[Given information start]

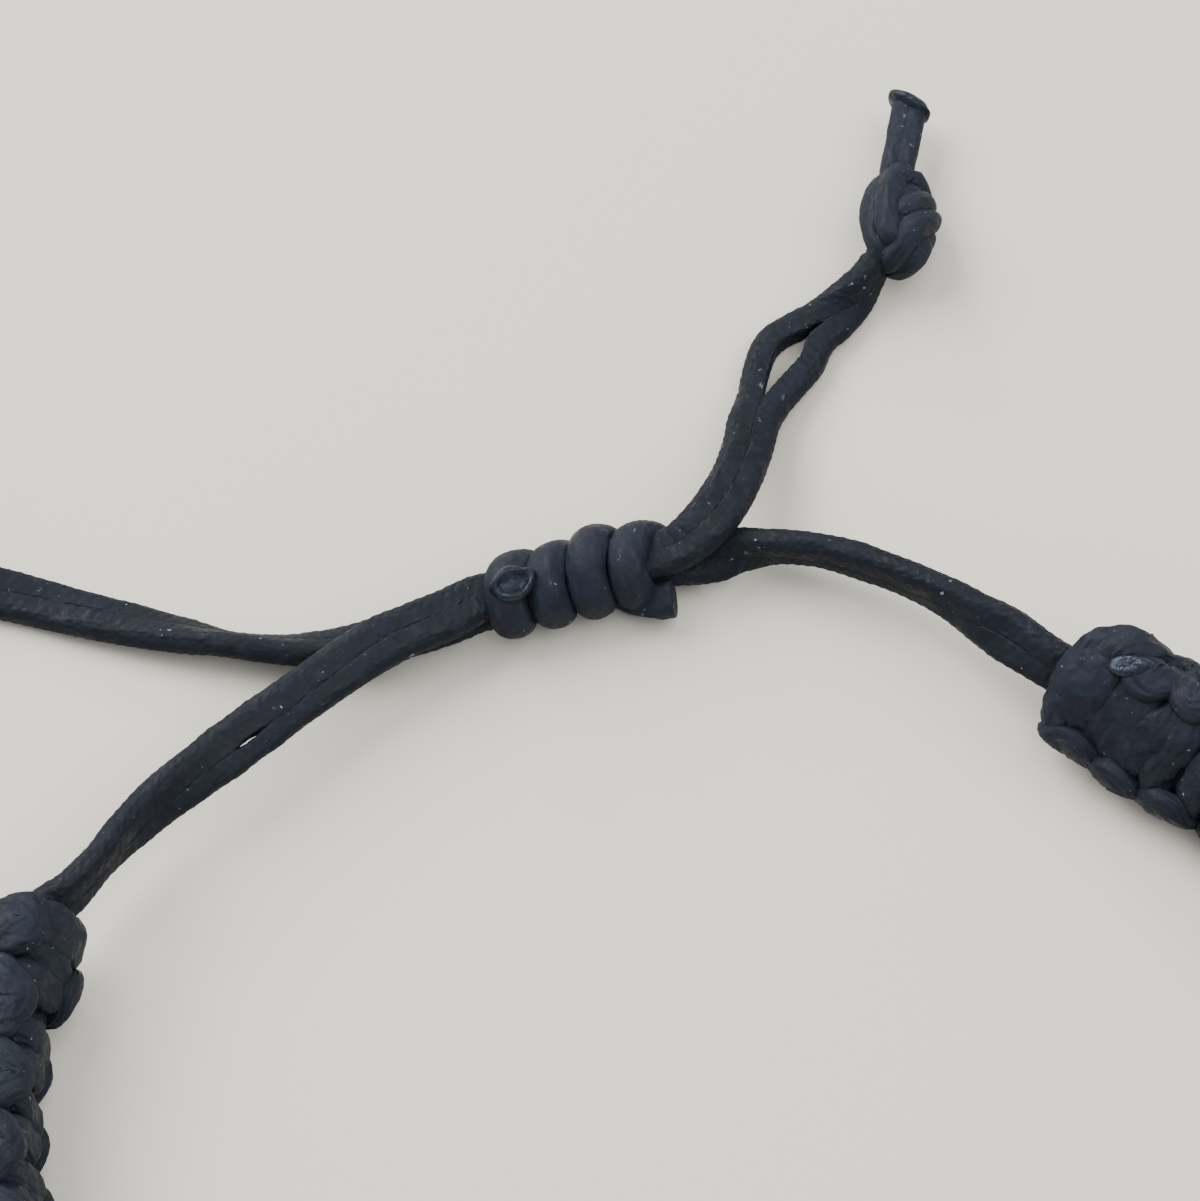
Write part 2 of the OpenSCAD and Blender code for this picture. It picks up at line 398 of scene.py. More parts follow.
closure = {
    # half size towards its neighbour, by the distance between the two
    "cordHalf": [[0.95, 0.55], [1.06, 0.565], [1.17, 0.585], [1.22, 0.53], [1.45, 0.56], [3.0, 0.56]],
    # how far the seam has moved towards the inner cord, by row of the route
    "seam": {"left": [[4.5, 0.0], [6.5, 0.20], [8.5, 0.22], [10.5, 0.0]], "right": [[0, 0.0], [1, 0.0]]},
    "sideHalf": 0.54,
    "square": 0.88,
    "relief": 0.030,        # how far the braid stands out
    "lumps": 0.04,
    "swell": 0.03,          # how much thicker and thinner a cord gets along its way
    "swellsPerRow": 1.3,
    "swellTowards": 0.3,    # the share of this that goes towards its neighbour
    "tuck": 0.4,            # what is left of a pair's size at its end, inside the end knot
    "tuckRows": 1.3,        # rows of the route over which it narrows to that
    "steps": 16,            # points put between two rows of a route
    # each row is [x, y, z of the pair's middle, roll of the pair in degrees, distance between its cords]
    "leftRoute": [
        [-28.17, 12.38, 3.2, 62, 1.06], [-27.85, 13.0, 3.2, 68, 1.06], [-27.05, 13.65, 3.2, 76, 1.06],
        [-26.0, 15.05, 3.1, 88, 1.06], [-24.9, 16.5, 3.0, 74, 1.06], [-23.6, 17.9, 2.95, 55, 1.06],
        [-22.0, 19.3, 2.9, 28, 1.06], [-20.4, 20.7, 2.85, 21, 1.225], [-18.9, 22.0, 2.75, 18, 1.1],
        [-17.1, 23.5, 2.7, 12, 1.1], [-15.2, 25.0, 2.6, 8, 1.15], [-13.6, 25.9, 2.5, 8, 1.06],
        [-12.2, 26.6, 2.4, 5, 1.06], [-11.5, 27.08, 2.32, 3, 1], [-10.8, 27.43, 2.28, 0, 0.95],
        [-9.0, 27.95, 2.28, 0, 0.95], [-7.0, 28.5, 2.28, 0, 0.95], [-5.0, 29.05, 2.28, 0, 0.95],
        [-3.1, 29.6, 2.32, 0, 0.95], [-2.4, 29.92, 2.55, 0, 1], [-1.7, 30.5, 2.88, 2, 1.06],
        [-1.1, 31.3, 2.9, 5, 1.1], [-0.4, 32.8, 2.55, 8, 1.06], [0.1, 34.5, 1.95, 8, 1.06],
        [0.4, 36.0, 1.5, 4, 1.1], [0.8, 37.2, 1.1, 0, 1.17], [1.3, 38.52, 0.75, 0, 1.74],
        [2.0, 39.93, 0.6, 0, 2.2], [2.88, 40.95, 0.6, 3, 1.45], [3.8, 41.65, 0.74, 16, 1.1],
        [4.6, 42.4, 0.95, 50, 1.06], [5.2, 43.1, 1.25, 74, 1.06], [5.7, 43.9, 1.55, 86, 1.06],
        [5.95, 44.6, 1.7, 88, 1.06]],
    "rightRoute": [
        [12.6, 23.78, 3.1, 130, 1.06], [11.8, 24.35, 3.07, 134, 1.06], [10.6, 25.35, 2.95, 140, 1.15],
        [9.5, 26.2, 2.8, 118, 1.06], [8.3, 27.15, 2.7, 98, 1.06], [7.1, 27.9, 2.55, 88, 1.06],
        [5.6, 28.7, 2.4, 86, 1.06], [4.1, 29.38, 2.2, 85, 1.06], [2.8, 29.8, 2.02, 80, 1.06],
        [1.6, 30.03, 1.85, 83, 1.06], [0.6, 30.1, 1.65, 92, 1.06], [-0.4, 30.05, 1.48, 112, 1.06],
        [-1.3, 29.85, 1.32, 145, 1.06], [-2.2, 29.7, 1.26, 170, 1], [-3.1, 29.55, 1.32, 180, 0.95],
        [-5.0, 29.05, 1.33, 180, 0.95], [-7.0, 28.5, 1.33, 180, 0.95], [-9.0, 27.95, 1.33, 180, 0.95],
        [-10.9, 27.45, 1.3, 180, 0.95], [-11.8, 27.15, 1.17, 180, 1], [-12.8, 26.85, 1, 181, 1.06],
        [-14.6, 26.35, 0.82, 188, 1.06], [-16.6, 25.88, 0.82, 208, 1.06], [-18.8, 25.7, 0.95, 230, 1.06],
        [-21.0, 25.9, 1, 240, 1.06], [-23.0, 26.35, 0.9, 222, 1.06], [-25.0, 26.87, 0.78, 206, 1.06],
        [-27.5, 27.55, 0.65, 192, 1.06], [-29.5, 28.15, 0.6, 180, 1.06], [-31.2, 28.55, 0.78, 165, 1.06],
        [-32.6, 28.85, 1.15, 145, 1.06], [-33.7, 29.05, 1.5, 126, 1.06], [-34.6, 29.2, 1.7, 116, 1.06]],
}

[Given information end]

• **Short problem**
Repeat the data above, word for word.

• **Written solution**
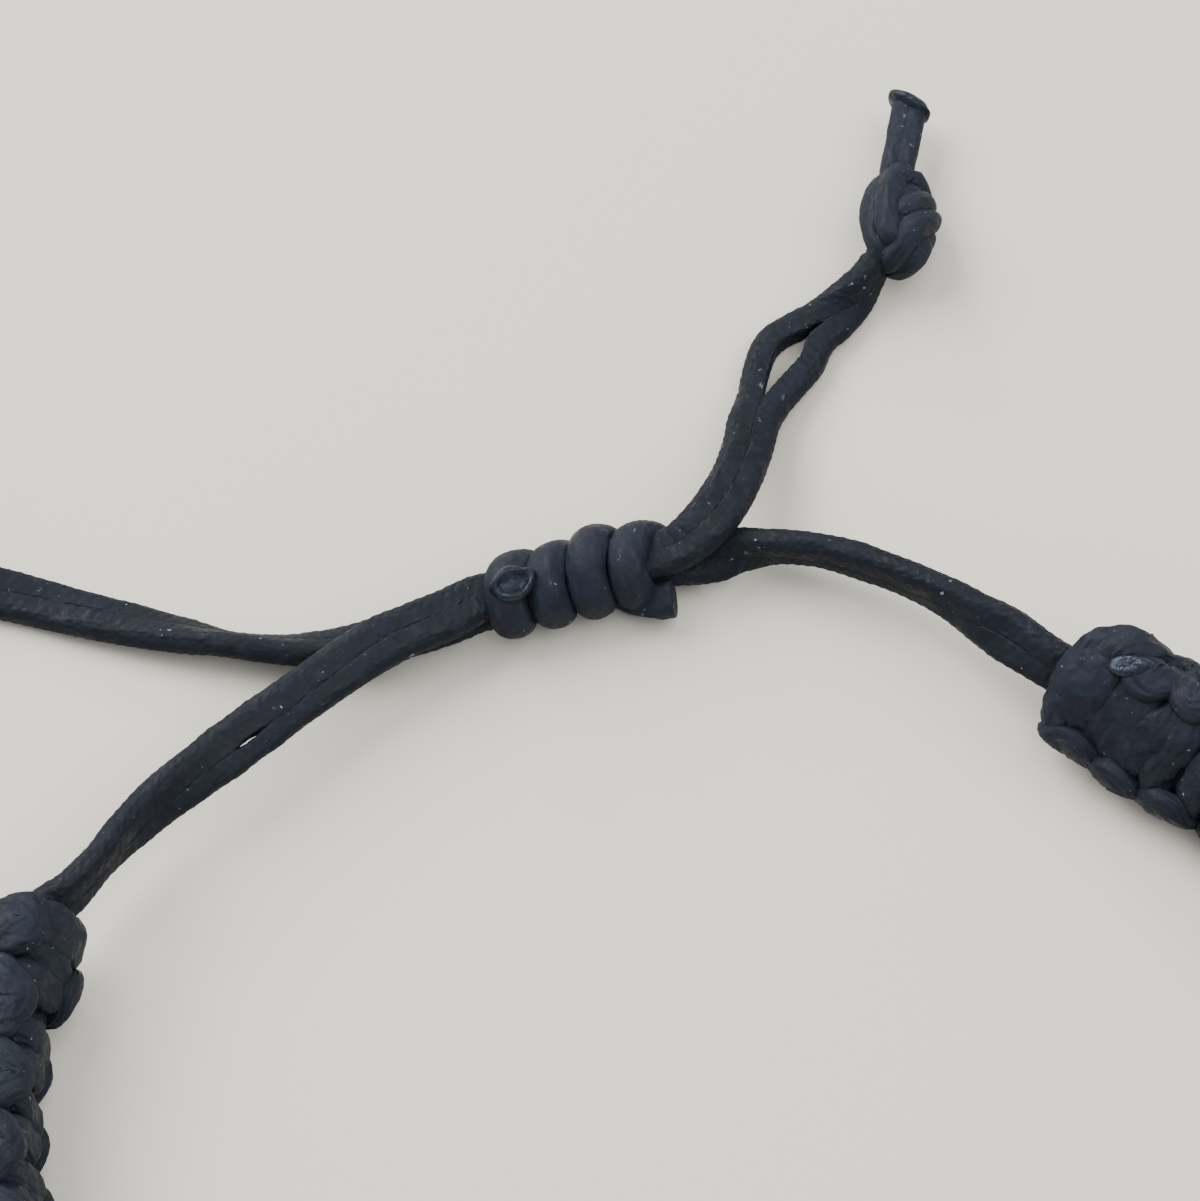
Write part 2 of the OpenSCAD and Blender code for this picture. It picks up at line 398 of scene.py. More parts follow.
closure = {
    # half size towards its neighbour, by the distance between the two
    "cordHalf": [[0.95, 0.55], [1.06, 0.565], [1.17, 0.585], [1.22, 0.53], [1.45, 0.56], [3.0, 0.56]],
    # how far the seam has moved towards the inner cord, by row of the route
    "seam": {"left": [[4.5, 0.0], [6.5, 0.20], [8.5, 0.22], [10.5, 0.0]], "right": [[0, 0.0], [1, 0.0]]},
    "sideHalf": 0.54,
    "square": 0.88,
    "relief": 0.030,        # how far the braid stands out
    "lumps": 0.04,
    "swell": 0.03,          # how much thicker and thinner a cord gets along its way
    "swellsPerRow": 1.3,
    "swellTowards": 0.3,    # the share of this that goes towards its neighbour
    "tuck": 0.4,            # what is left of a pair's size at its end, inside the end knot
    "tuckRows": 1.3,        # rows of the route over which it narrows to that
    "steps": 16,            # points put between two rows of a route
    # each row is [x, y, z of the pair's middle, roll of the pair in degrees, distance between its cords]
    "leftRoute": [
        [-28.17, 12.38, 3.2, 62, 1.06], [-27.85, 13.0, 3.2, 68, 1.06], [-27.05, 13.65, 3.2, 76, 1.06],
        [-26.0, 15.05, 3.1, 88, 1.06], [-24.9, 16.5, 3.0, 74, 1.06], [-23.6, 17.9, 2.95, 55, 1.06],
        [-22.0, 19.3, 2.9, 28, 1.06], [-20.4, 20.7, 2.85, 21, 1.225], [-18.9, 22.0, 2.75, 18, 1.1],
        [-17.1, 23.5, 2.7, 12, 1.1], [-15.2, 25.0, 2.6, 8, 1.15], [-13.6, 25.9, 2.5, 8, 1.06],
        [-12.2, 26.6, 2.4, 5, 1.06], [-11.5, 27.08, 2.32, 3, 1], [-10.8, 27.43, 2.28, 0, 0.95],
        [-9.0, 27.95, 2.28, 0, 0.95], [-7.0, 28.5, 2.28, 0, 0.95], [-5.0, 29.05, 2.28, 0, 0.95],
        [-3.1, 29.6, 2.32, 0, 0.95], [-2.4, 29.92, 2.55, 0, 1], [-1.7, 30.5, 2.88, 2, 1.06],
        [-1.1, 31.3, 2.9, 5, 1.1], [-0.4, 32.8, 2.55, 8, 1.06], [0.1, 34.5, 1.95, 8, 1.06],
        [0.4, 36.0, 1.5, 4, 1.1], [0.8, 37.2, 1.1, 0, 1.17], [1.3, 38.52, 0.75, 0, 1.74],
        [2.0, 39.93, 0.6, 0, 2.2], [2.88, 40.95, 0.6, 3, 1.45], [3.8, 41.65, 0.74, 16, 1.1],
        [4.6, 42.4, 0.95, 50, 1.06], [5.2, 43.1, 1.25, 74, 1.06], [5.7, 43.9, 1.55, 86, 1.06],
        [5.95, 44.6, 1.7, 88, 1.06]],
    "rightRoute": [
        [12.6, 23.78, 3.1, 130, 1.06], [11.8, 24.35, 3.07, 134, 1.06], [10.6, 25.35, 2.95, 140, 1.15],
        [9.5, 26.2, 2.8, 118, 1.06], [8.3, 27.15, 2.7, 98, 1.06], [7.1, 27.9, 2.55, 88, 1.06],
        [5.6, 28.7, 2.4, 86, 1.06], [4.1, 29.38, 2.2, 85, 1.06], [2.8, 29.8, 2.02, 80, 1.06],
        [1.6, 30.03, 1.85, 83, 1.06], [0.6, 30.1, 1.65, 92, 1.06], [-0.4, 30.05, 1.48, 112, 1.06],
        [-1.3, 29.85, 1.32, 145, 1.06], [-2.2, 29.7, 1.26, 170, 1], [-3.1, 29.55, 1.32, 180, 0.95],
        [-5.0, 29.05, 1.33, 180, 0.95], [-7.0, 28.5, 1.33, 180, 0.95], [-9.0, 27.95, 1.33, 180, 0.95],
        [-10.9, 27.45, 1.3, 180, 0.95], [-11.8, 27.15, 1.17, 180, 1], [-12.8, 26.85, 1, 181, 1.06],
        [-14.6, 26.35, 0.82, 188, 1.06], [-16.6, 25.88, 0.82, 208, 1.06], [-18.8, 25.7, 0.95, 230, 1.06],
        [-21.0, 25.9, 1, 240, 1.06], [-23.0, 26.35, 0.9, 222, 1.06], [-25.0, 26.87, 0.78, 206, 1.06],
        [-27.5, 27.55, 0.65, 192, 1.06], [-29.5, 28.15, 0.6, 180, 1.06], [-31.2, 28.55, 0.78, 165, 1.06],
        [-32.6, 28.85, 1.15, 145, 1.06], [-33.7, 29.05, 1.5, 126, 1.06], [-34.6, 29.2, 1.7, 116, 1.06]],
}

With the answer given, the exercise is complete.